My past - all the wrongs inflicted on me; all the regrets - every mistake.  Oh man, for years I hung on to that and some days I can't not think about that stuff.  But the trick is to compartmentalize it.  To take it out when it's bothering you, let yourself feel it for a set amount of time and then "put it away" in order to move on to more important things, things that help you move forward. 
It's perfectly acceptable to reflect on the past, after all, those experiences are what makes you YOU.  You cannot change that.  But it's how you reflect on them that makes the difference.  Looking at something with a "poor me for having that happened to me" is going to be much less successful than "oh man, that happened to me, but I don't have to let it happen again" attitude.  Relive, reflect, release.  
I had a conversation recently with someone whom I love very much but afterwards, I felt icky and angry and all these old emotions.  I had wanted a friendship out of him in a way that I just don't think I'll get.  The old Tessa emerges, trying to manipulate the situation in order to get what she wants, she fails, and feels angry.  The old game, which never works, was played and failed at.  Again. 
Part of why it didn't work is because the friend also has past-living issues (I think, though I try really hard not to judge - it's just a though calculated based on my reaction and interaction with this person).  He expected me to behave in a certain way and boy, I didn't let him down on that.  I went to bed upset, BUT full of hope, knowing that today is a new day.
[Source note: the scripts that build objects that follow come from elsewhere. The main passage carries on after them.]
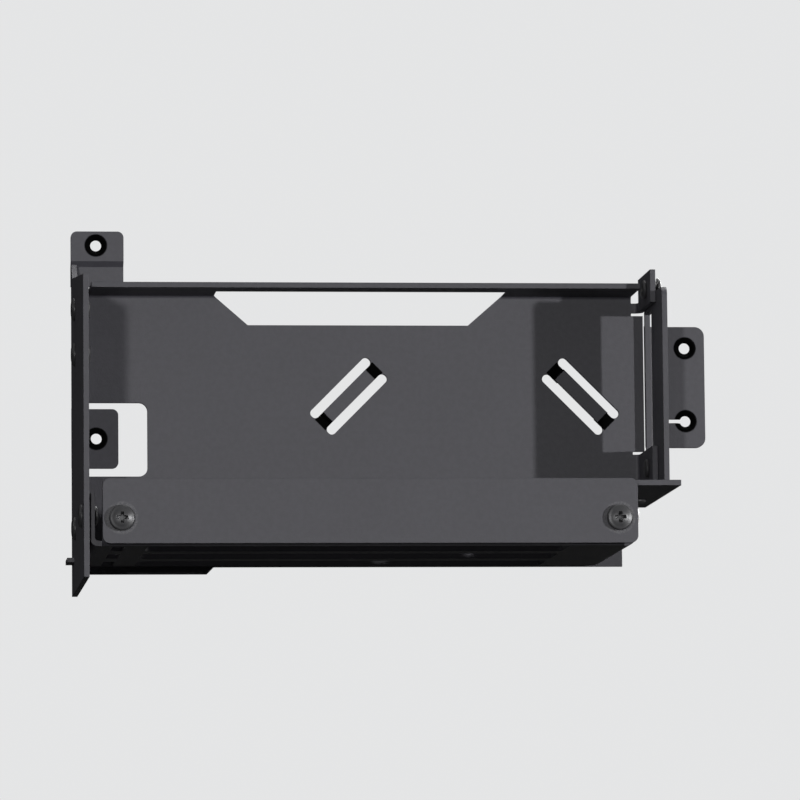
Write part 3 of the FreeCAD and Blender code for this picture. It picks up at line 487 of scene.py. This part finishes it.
barScrew = makeScrew("barScrewPattern", screwShape["barLength"])
slotScrew = makeScrew("slotScrewPattern", screwShape["slotLength"])
for side in ("left", "right"):
    piece = setDown(barScrew, "bar_screw_" + side, (0, 1, 0), screwShape["headHeight"])
for count in (1, 2, 3):
    piece = setDown(slotScrew, "slot_screw_%d" % count, (-1, 0, 0), screwShape["headHeight"])
drop(barScrew)
drop(slotScrew)
print("screws set")

# blind rivets, their broken pin down in the bore, in mm from under the head
rivetShape = {
    "headRadius": 2.6,
    "rise": 0.9,
    "rim": ((0.06, 0.0), (0.0, 0.08), (0.02, 0.22)),      # rings of the head's edge, inward and towards its top
    "eye": 0.95,            # radius from which the dome's round is drawn
    "domeAngle": 78,        # degrees
    "domeSteps": 6,
    "shank": 1.5,
    "neck": (0.05, 0.1),    # where the shank starts and how it flares at its end
    "grip": 2.5,            # thickness that it holds
    "tail": 2.1,
    "tailFlat": 0.7,        # innermost ring of the tail's flat end
    "tailRings": ((0.55, 0.9), (0.12, 0.65), (0.0, 0.45), (0.05, 0.12)),     # inward, and on past the grip
    "bore": 0.80,
    "boreRings": ((0.06, 0.05), (0.0, 0.16)),             # outward, and down from the head's top
    "pinDepth": 0.85,
    "pinRings": ((0.06, 0.0), (0.10, 0.22), (0.30, 0.32), (0.70, 0.30)),     # inward, and from its foot up
    "pinFaces": (0.02, 0.2),                # the pin is so far inside the bore, and lower than this
    "corners": 32,
    "smoothAngle": 35,
}


def makeRivet(shape=rivetShape):
    rise, grip, tail, bore = shape["rise"], shape["grip"], shape["tail"], shape["bore"]
    head, shank, eye = shape["headRadius"], shape["shank"], shape["eye"]
    neckStart, flare = shape["neck"]
    slack, rimTop = shape["rim"][-1]
    full = math.radians(shape["domeAngle"])
    foot = rise - shape["pinDepth"]
    profile = [(shape["tailFlat"], grip + shape["tailRings"][0][1])]
    profile += [(tail - inward, grip + past) for inward, past in shape["tailRings"]]
    profile += [(shank + flare, grip), (shank, grip - flare), (shank, neckStart)]
    profile += [(head - inward, -up) for inward, up in shape["rim"]]
    for step in range(1, shape["domeSteps"] + 1):
        swing = math.radians(shape["domeAngle"] * step / shape["domeSteps"])
        profile.append((eye + (head - eye - slack) * math.cos(swing),
                        -rimTop - (rise - rimTop) * math.sin(swing) / math.sin(full)))
    profile += [(bore + outward, -(rise - down)) for outward, down in shape["boreRings"]]
    profile.append((bore, -foot))
    profile += [(bore - inward, -(foot + up)) for inward, up in shape["pinRings"]]
    rivet = turn("rivetPattern", profile, shape["corners"])
    finish(rivet, finishes["blackRivet"], finishes["rivetPin"])
    inside, top = shape["pinFaces"]
    for face in rivet.data.polygons:
        middle = face.center
        if math.hypot(middle.x, middle.y) < (bore - inside) * mm and middle.z < top * mm:
            face.material_index = 1
    smoothByAngle(rivet, shape["smoothAngle"])
    return rivet


rivetPlaces = {
    "rivet_left_upper": (1, 0, 0), "rivet_left_lower": (1, 0, 0), "rivet_lip_front": (1, 0, 0),
    "rivet_lip_rear": (1, 0, 0), "rivet_right_upper": (-1, 0, 0), "rivet_right_lower": (-1, 0, 0),
    "rivet_foot_front": (0, 0, -1), "rivet_foot_rear": (0, 0, -1),
}
rivet = makeRivet()
for node, direction in rivetPlaces.items():
    piece = setDown(rivet, node, direction, rivetShape["rise"])
drop(rivet)
print("rivets set")

# clinch nuts behind the bar, in mm from the bar's front
nutShape = {
    "sheet": 1.2,
    "height": 1.6,
    "flange": 2.45,
    "flangeFoot": 0.10,
    "flangeChamfer": 0.22,
    "spigot": 2.1,
    "spigotChamfer": (0.05, 0.06),
    "bore": 1.5,
    "frontChamfer": 0.15,
    "backChamfer": 0.25,
    "threadDepth": 0.16,
    "threadStart": 0.3,
    "pitch": 0.5,
    "ridge": (0.6, 0.1),    # root and crest, as shares of the pitch
    "corners": 36,
    "smoothAngle": 30,
}


def makeNut(shape=nutShape):
    sheet, bore, flange, spigot = shape["sheet"], shape["bore"], shape["flange"], shape["spigot"]
    top = sheet + shape["height"]
    inward, up = shape["spigotChamfer"]
    front, back = shape["frontChamfer"], shape["backChamfer"]
    step, chamfer, pitch = shape["flangeFoot"], shape["flangeChamfer"], shape["pitch"]
    root, crest = shape["ridge"]
    profile = [(bore + front, 0.0), (spigot - inward, 0.0), (spigot, up), (spigot, sheet),
               (flange - step, sheet), (flange, sheet + step), (flange, top - chamfer), (flange - chamfer, top),
               (bore + back, top), (bore, top - back)]
    height = top - back - pitch
    while height > shape["threadStart"]:
        profile += [(bore + shape["threadDepth"], height + root * pitch), (bore, height + crest * pitch)]
        height -= pitch
    profile += [(bore, front), (bore + front, 0.0)]
    nut = turn("nutPattern", profile, shape["corners"], hollow=True)
    finish(nut, finishes["brightZinc"])
    smoothByAngle(nut, shape["smoothAngle"])
    return nut


nut = makeNut()
for side in ("left", "right"):
    piece = setDown(nut, "clinch_nut_" + side, (0, 1, 0), 0.0)
drop(nut)
print("nuts set")

# the coat is rubbed where a screw head turns on the bar
rubbedRing = (2.7, 3.7)     # mm, inner and outer radius
screwRings = []
for side in ("left", "right"):
    low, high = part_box("bar_screw_" + side)
    middle = (low + high) / 2
    screwRings.append(((middle.x, low.y + screwShape["headHeight"] * mm, middle.z), *rubbedRing))
# middles of the screw holes with rims of painted shade, in mm
tabHoles = ((0.0, -2.2, 22.0), (0.0, -1.0, -22.0))
earHoles = ((134.9, -1.0, -1.1), (134.9, -1.0, -17.9))
coated = {
    "clamp_bar": powderCoat("coatedBar", rings=screwRings),
    "tray": powderCoat("coatedTray", ties=tieStrips),
    "left_wall": powderCoat("coatedLeftWall", holes=tabHoles),
    "right_wall": powderCoat("coatedRightWall", holes=earHoles),
    "slot_plate": powderCoat("coatedSlotPlate"),
}
for name, material in coated.items():
    finish(nodes[name], material)
print("sheets coated")

# pale floor and plain, even light
stageLook = {
    "floorWidth": 60.0,
    "floorHeight": -0.27,
    "floorColour": (0.12, 0.12, 0.12, 1.0),
    "floorMottle": 0.97,         # share of the colour in its darker blotches
    "floorGlow": (0.66, 0.663, 0.666, 1.0),      # keeps the floor pale for the camera alone
    "floorRoughness": 0.85,
    "floorBlotch": 240.0,        # mm
    "floorBounce": 0.25,         # share of the floor's colour that lights the cage from below
    "background": (0.78, 0.785, 0.79, 1.0),
    "ambient": (0.02, 0.13),     # light of the surroundings, from below and from above
    "ambientRise": (-0.10, 0.70),                # upward part of a direction, between which it grows
    "gleam": (0.008, 0.50),      # brightness of the surroundings in the coat's gloss, from below and from above
    "gleamRise": (0.40, 0.95),
}


def makeFloor(look=stageLook):
    clearSelection()
    bpy.ops.mesh.primitive_plane_add(size=look["floorWidth"], location=(0, 0, look["floorHeight"]))
    floor = bpy.context.object
    floor.name = "paleFloor"
    material, tree, shader, place = openMaterial("floorPaint")
    tone = noise(place, look["floorBlotch"])
    paint = look["floorColour"]
    shade = blendColours(tone, tuple(look["floorMottle"] * part for part in paint[:3]) + (1.0,), paint)
    path = tree.nodes.new("ShaderNodeLightPath")
    bounce = tuple(look["floorBounce"] * part for part in paint[:3]) + (1.0,)
    seen = Wire(tree, path.outputs["Is Camera Ray"])
    link(tree, blendColours(seen, bounce, shade), shader, "Base Color")
    link(tree, blendColours(seen, (0.0, 0.0, 0.0, 1.0), look["floorGlow"]), shader, "Emission Color")
    shader.inputs["Emission Strength"].default_value = 1.0
    shader.inputs["Specular IOR Level"].default_value = 0.0
    shader.inputs["Roughness"].default_value = look["floorRoughness"]
    floor.data.materials.append(material)


def makeWorld(look=stageLook):
    world = bpy.data.worlds.new("paleWorld")
    bpy.context.scene.world = world
    world.use_nodes = True
    tree = world.node_tree
    tree.nodes.clear()
    path = tree.nodes.new("ShaderNodeLightPath")
    seen = Wire(tree, path.outputs["Is Camera Ray"])
    shiny = Wire(tree, path.outputs["Is Glossy Ray"])
    through = Wire(tree, path.outputs["Is Transmission Ray"])
    shown = seen.node("ShaderNodeMath", {"operation": "MAXIMUM"}, {0: seen, 1: through})
    sky = tree.nodes.new("ShaderNodeTexCoord")
    height = seen.node("ShaderNodeSeparateXYZ", {}, {"Vector": Wire(tree, sky.outputs["Generated"])}, "Z")
    soft = window(height, *look["ambientRise"], *look["ambient"])
    bright = window(height, *look["gleamRise"], *look["gleam"])
    lit = seen.node("ShaderNodeBackground", {}, {"Color": (1.0, 1.0, 1.0, 1.0), "Strength": soft})
    gleam = seen.node("ShaderNodeBackground", {}, {"Color": look["background"], "Strength": bright})
    plain = seen.node("ShaderNodeBackground", {}, {"Color": look["background"], "Strength": 1.0})
    first = seen.node("ShaderNodeMixShader", {}, {"Fac": shiny, 1: lit, 2: gleam})
    second = seen.node("ShaderNodeMixShader", {}, {"Fac": shown, 1: first, 2: plain})
    out = tree.nodes.new("ShaderNodeOutputWorld")
    tree.links.new(second.socket, out.inputs["Surface"])


target = Vector((0.0661, -0.032, -0.0164))   # middle of the cage
# each lamp's place from the target and its width in metres, and its power in watts
lamps = {
    "keyRight": {"off": (1.084, -1.199, 0.02), "size": 0.05, "power": 18.0},
    "fillLeft": {"off": (-0.35, -1.50, 0.02), "size": 0.06, "power": 7.4},
    "overhead": {"off": (0.25, 0.45, 1.50), "size": 1.10, "power": 18.0},
    "behind": {"off": (0.55, 1.45, 0.45), "size": 0.90, "power": 24.0},
    "rightSide": {"off": (1.60, 0.30, 0.40), "size": 0.80, "power": 9.0},
    "leftSide": {"off": (-1.50, 0.00, 0.50), "size": 0.70, "power": 2.2},
}


def aim(holder, place):
    # sets a lamp or the camera down, turned towards the cage
    bpy.context.scene.collection.objects.link(holder)
    holder.location = place
    holder.rotation_euler = (target - holder.location).to_track_quat("-Z", "Y").to_euler()


def makeLamp(name, look):
    lamp = bpy.data.lights.new(name, "AREA")
    lamp.shape = "DISK"
    lamp.size = look["size"]
    lamp.energy = look["power"]
    aim(bpy.data.objects.new(name, lamp), target + Vector(look["off"]))


# camera of the photograph, below and left of the cage
cameraLook = {"place": (-0.0638, -1.3137, -0.1539), "roll": -0.55, "lens": 262.0, "near": 0.05, "far": 40.0}


def makeCamera(look=cameraLook):
    camera = bpy.data.cameras.new("camera")
    holder = bpy.data.objects.new("camera", camera)
    aim(holder, look["place"])
    holder.rotation_euler.rotate_axis("Z", math.radians(look["roll"]))
    camera.lens = look["lens"]
    camera.clip_start = look["near"]
    camera.clip_end = look["far"]
    bpy.context.scene.camera = holder


makeFloor()
makeWorld()
for name, look in lamps.items():
    makeLamp(name, look)
makeCamera()
bpy.context.scene.view_settings.view_transform = "Standard"
print("floor, light and camera set")
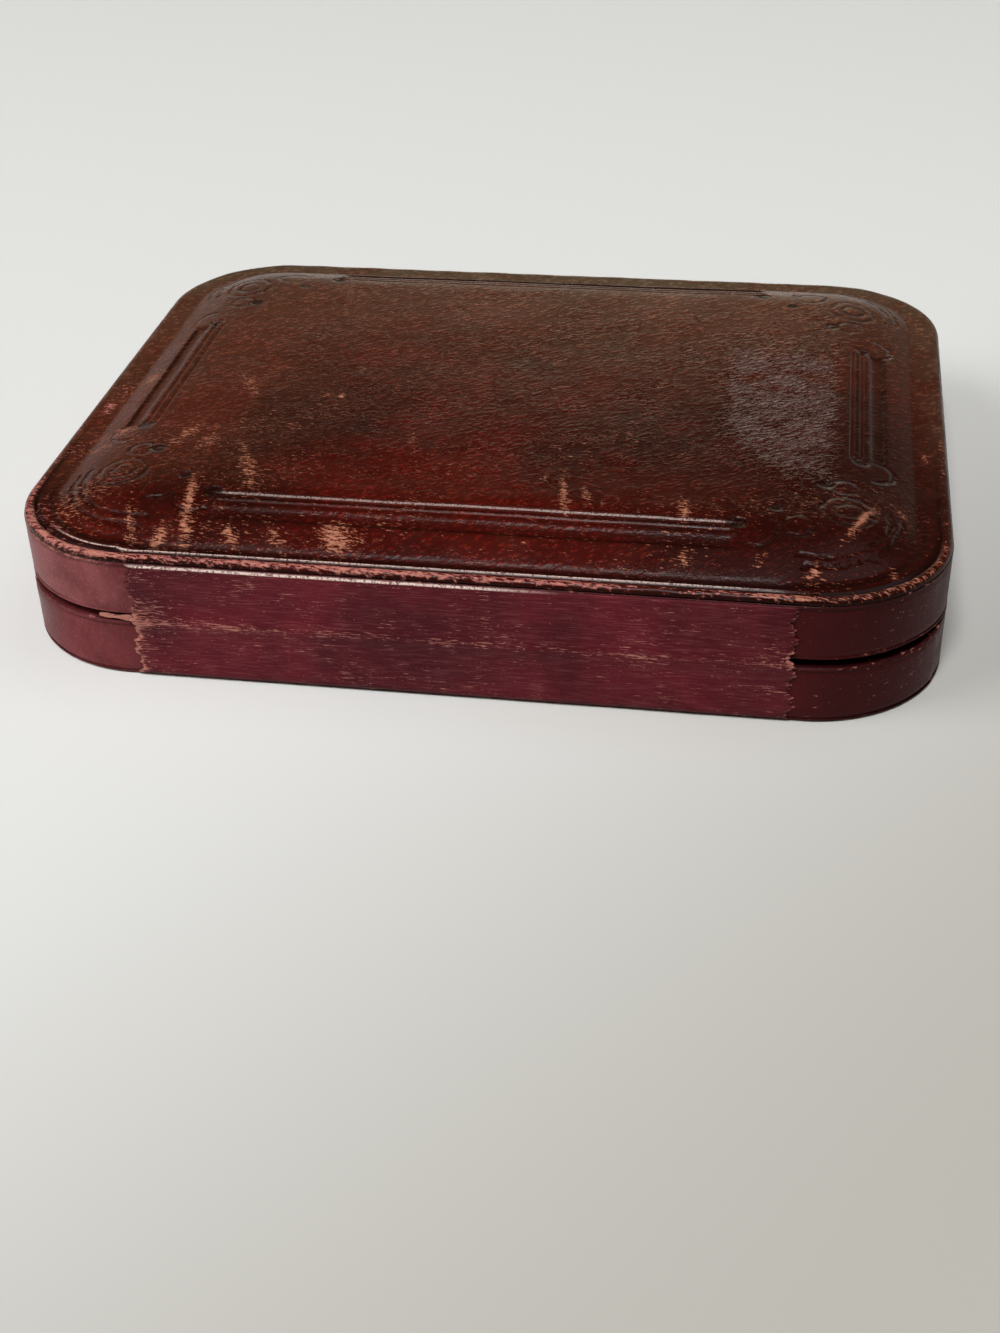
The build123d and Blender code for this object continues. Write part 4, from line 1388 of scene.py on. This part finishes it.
def makeFloor():
    # pale paper with painted shade: greyer and warmer towards one side, where the light falls off
    form = stageForm
    material, shader, where = newMaterial("pale_floor")
    apart = vector("LENGTH", where)
    slope = vector("DOT_PRODUCT", where, form["paleWay"])
    share = calc("MAXIMUM", fade(slope, -200, 10), fade(apart, 240, 600))
    tone = blendColour(share, form["floorShaded"], form["floorBright"])
    fill(shader, {"Base Color": tone, "Roughness": 0.9, "Specular IOR Level": 0.2})
    # far off, the camera sees the floor pass into the plain wall behind it
    tree = where.tree
    away = fade(apart, form["wallFrom"], form["wallWhole"]) * seesWall(tree, 1.0)
    wall = addNode(tree, "ShaderNodeEmission", {"Color": (*form["wall"], 1)})
    paper = Field(tree, shader.outputs[0])
    mixed = addNode(tree, "ShaderNodeMixShader", {0: away, 1: paper, 2: wall})
    fill(tree.nodes["Material Output"], {"Surface": mixed})
    points = np.array([[-1, -1, 0], [1, -1, 0], [1, 1, 0], [-1, 1, 0]]) * form["floorHalf"]
    floor = buildMesh("floor", points, np.array([[0, 1, 2, 3]]))
    give(floor, material)


def addLamp(name, place, size, power, tint):
    # round lamp that looks at the middle of the case
    data = bpy.data.lights.new(name, "AREA")
    data.shape = "DISK"
    data.size = size
    data.energy = power
    data.color = tint
    lamp = bpy.data.objects.new(name, data)
    lamp.location = place
    aim = Vector((0, 0, 0.01)) - Vector(place)
    lamp.rotation_euler = aim.to_track_quat("-Z", "Y").to_euler()
    lamp.visible_camera = False
    bpy.context.scene.collection.objects.link(lamp)


def makeSky(tree):
    # By height alone: warm and dim near the horizon, darker above it, a little paler overhead.
    # The camera and glass see a plain pale wall, and gloss and metal see it low down.
    form = stageForm
    way = addNode(tree, "ShaderNodeTexCoord", {}, "Generated")
    height = addNode(tree, "ShaderNodeSeparateXYZ", {0: way}, 2)
    lower = blendColour(fade(height, 0.26, 0.50), form["horizon"], form["upper"])
    whole = blendColour(fade(height, 0.62, 0.9), lower, form["zenith"])
    seen = seesWall(tree, fade(height, *form["wallBand"], 1.0, 0.0))
    sky = blendColour(seen, whole, form["wall"])
    fill(tree.nodes["Background"], {"Color": sky, "Strength": 1.0})


def setStage():
    makeFloor()
    for name, lamp in stageForm["lamps"].items():
        addLamp(name, *lamp)
    world = bpy.data.worlds.new("studio")
    bpy.context.scene.world = world
    world.use_nodes = True
    makeSky(world.node_tree)
    print("floor and lights set")


cameraForm = {
    "place": (-49.31, 293.25, 166.55),
    "right": (-0.9865, -0.1614, -0.0258),
    "up": (0.0694, -0.5566, 0.8278),
    "forward": (0.148, -0.8149, -0.5604),
    "lens": 49.94,
}


def setCamera():
    data = bpy.data.cameras.new("camera")
    data.lens = cameraForm["lens"]
    data.sensor_width = 36
    data.clip_start = 0.01
    camera = bpy.data.objects.new("camera", data)
    right, up = Vector(cameraForm["right"]), Vector(cameraForm["up"])
    back = -Vector(cameraForm["forward"])
    turn = Matrix((right, up, back)).transposed().to_4x4()
    camera.matrix_world = Matrix.Translation(Vector(cameraForm["place"]) * mm) @ turn
    bpy.context.scene.collection.objects.link(camera)
    bpy.context.scene.camera = camera


setStage()
setCamera()
bpy.context.scene.view_settings.view_transform = "Standard"

bpy.context.view_layer.update()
Perhaps I just shouldn't be friends with that person for awhile, if ever.  The idea is to move forward.  Step by painful step (and they're not all painful) to move forward into blossoming into what I am becoming. 
The past - is a ball and chain.  And boy did I feel that last night!  So, like I said earlier, the situation shall be let go as a bad night - I will not let it effect my day today.  If I did, I would be adding another link to my chain. 
No one is perfect and change doesn't happen overnight.  But being aware makes a huge difference.  It helps you move forward.